By Belén Carreño

MADRID (Reuters) - Up to 18.7% of Spanish companies could be insolvent by the end of the year because of the economic impact from the COVID-19 pandemic, with one in 10 of them unviable "zombies", according to a worst-case scenario published by the Bank of Spain on Tuesday.

Even in the central bank's most optimistic scenario, the number of insolvent companies would still rise to 14.5% from 10.5% last year.

Spanish companies have been among the most active in Europe in applying for state-backed credit and liquidity lines, but as in other European countries the focus has now been switching to solvency.

Businesses in the hospitality sector are particularly hard hit, with possibly as many as a third considered insolvent, the central bank said.
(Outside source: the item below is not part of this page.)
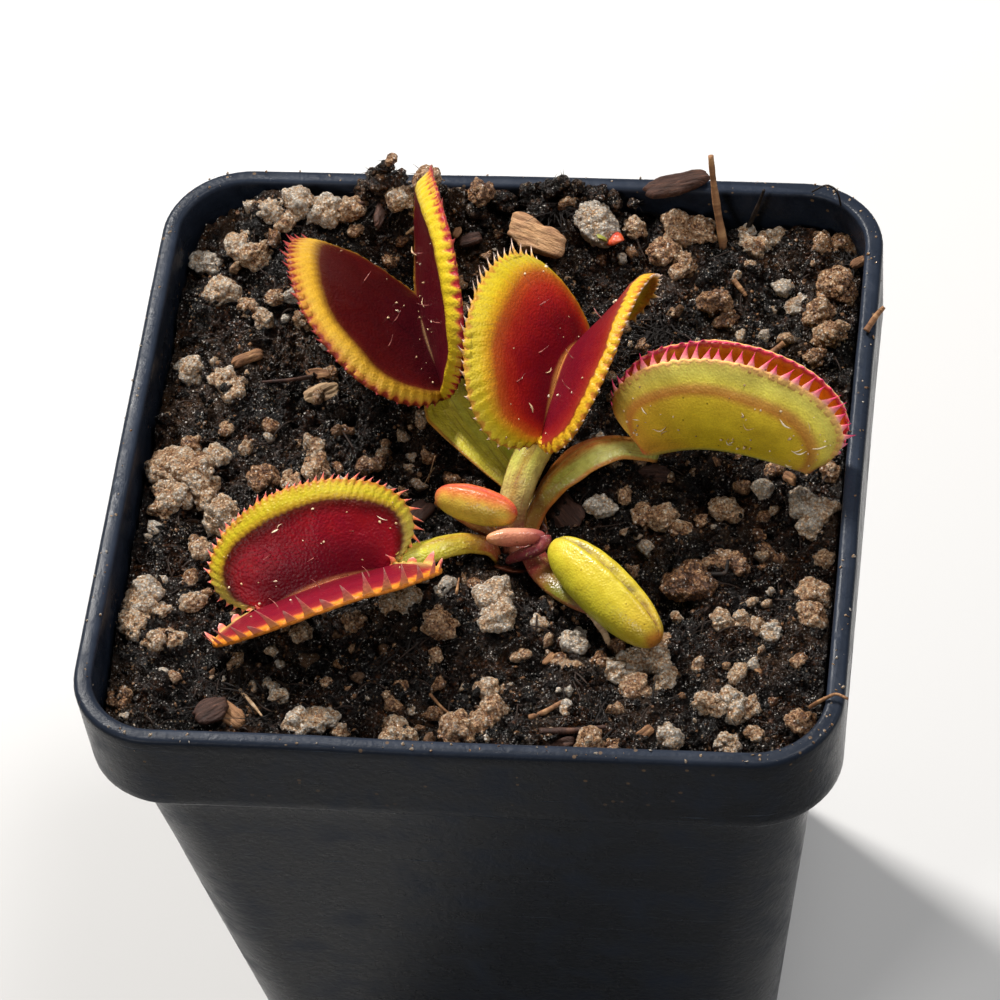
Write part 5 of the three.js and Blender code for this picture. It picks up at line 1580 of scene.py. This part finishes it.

Small businesses and motor vehicle companies are also under extreme financial pressure, it said.

Unviable companies - those expected to have negative results in the long term and therefore unable to meet debt payments - account for just under 5% of total company debt, with a similar weight in total employment, the Bank of Spain said.

But their fragility "is expected to have an impact on their creditors, logically including the financial sector", the Bank of Spain's chief economist Oscar Arce said.

The government last month approved an extension, until March, of restrictions on forced bankruptcies of companies affected by the pandemic to avoid the so-called cliff effect from the withdrawal of some support measures.

In line with this use of publicly guaranteed loans, the Bank of Spain sees a general increase in liquidity, particularly in the hospitality sector, and also an increase in the leverage of companies, but a decrease in the financing cost.